% From: Bill Manning <[EMAIL PROTECTED]>
%
% | Why shouldn't an address be in the DNS? And how can you tell
% | that an address, deprecated for your particular instance, has
% | not been re-issued and is valid for some other system?
%
% Bill, you're attempting to be overly pedantic - you know that isn't
% what Rich meant, but in this case, you actually goofed as well...
%
% A deprecated address is still assigned, it can't be re-issued yet,
% rather it is in the last stages of its validity to its previous
% assignee - but not yet revoked.
%
% So, deprecated addresses shouldn't be in the DNS - the time line should
% be to receive notification of an address change, start populating new
% addresses through the affected systems, update the DNS for those systems
% as their new addresses become available so the new ones are used instead
% of the old ones, then once that is done, mark the old addresses as deprecated
% for however long is possible to allow existing connections to continue
% to work, then finally, remove support for them altogether.

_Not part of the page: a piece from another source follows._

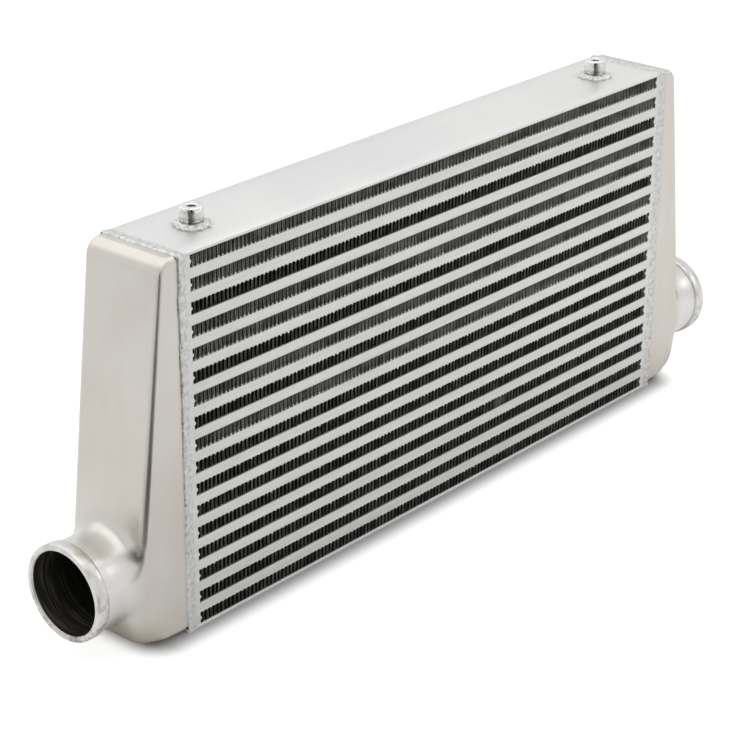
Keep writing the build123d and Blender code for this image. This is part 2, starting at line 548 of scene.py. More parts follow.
def seam_groove():
    """The frame that is cut away beside the seam, as a shallow groove round the tank."""
    width, depth, clear = 0.45 * MM, 0.6 * MM, 45 * MM
    outer = -core_end - width
    groove = add_box(
        "groove",
        (outer, -clear, -5 * MM),
        (-core_end + 0.3 * MM, clear, 310 * MM),
    )
    hole = add_box(
        "hole",
        (outer - MM, -core_front + depth, depth),
        (-core_end + 2 * MM, core_front - depth, core_height - depth),
    )
    combine(groove, hole, "DIFFERENCE")
    return groove


def share_between(value, low, high):
    """0 at the low value, 1 at the high one, and straight between."""
    return min(1, max(0, (value - low) / (high - low)))


def melt_flare(tank):
    """Lets the flare, the foot and the front and back faces run softly into one another."""
    soft = tank.vertex_groups.new(name="soft_flare")
    foot_end = (core_end + tank_depth_bottom) / MM
    for corner in tank.data.vertices:
        # in millimetres, as the limits below are
        along, across, height = -corner.co.x / MM, abs(corner.co.y) / MM, corner.co.z / MM
        proud = along - foot_end + tank_slope * height
        flare = share_between(proud, 0.2, 2.5) * share_between(height, 106, 96)
        below = max(share_between(height, 92, 72) ** 3, flare) * share_between(height, 6, 22)
        above = share_between(height, 118, 108) * share_between(across, 32, 24)
        reach = share_between(along, 318, 334) * share_between(along, 370, 362)
        soft.add([corner.index], max(below, above if height > 60 else 0) * reach, "REPLACE")
    apply_modifier(tank, "SMOOTH", factor=0.5, iterations=300, vertex_group=soft.name)


def pressed(away):
    """A small distance from a flat face, made smaller: the waves in the face go."""
    share = min(1, abs(away) / (0.7 * MM))
    return away * share * share * (3 - 2 * share)


def press_flat(tank):
    """Presses the tank's flat faces quite flat and leaves what is rounded."""
    length = math.hypot(1, tank_slope)
    for corner in tank.data.vertices:
        place = corner.co
        out = (core_end + tank_depth_bottom - tank_slope * place.z + place.x) / length
        place.x -= (out - pressed(out)) / length
        place.z += (out - pressed(out)) * tank_slope / length
        side = math.copysign(core_front, place.y)
        place.y = side + pressed(place.y - side)
        level = 0 if place.z < core_height / 2 else core_height
        place.z = level + pressed(place.z - level)


def tilt(turn):
    """Turns the shape in hand about the Y axis."""
    editing(True)
    bpy.ops.mesh.select_all(action="SELECT")
    bpy.ops.transform.rotate(value=turn, orient_axis="Y", center_override=(0, 0, 0))
    editing(False)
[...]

Once that
% has happened the addresses can be returned, and then re-issued to someone
% else (but by that stage, they're no longer deprecated).
%
% kre
Ok, I goofed. By what process are addresses marked as "deprecated
for however long is possible to allow existing connections
to continue to work, then finally, remove support for them
altogether"? I still don't see why there is the strong requirement
to tie an addresses validity to its instantiation in the DNS.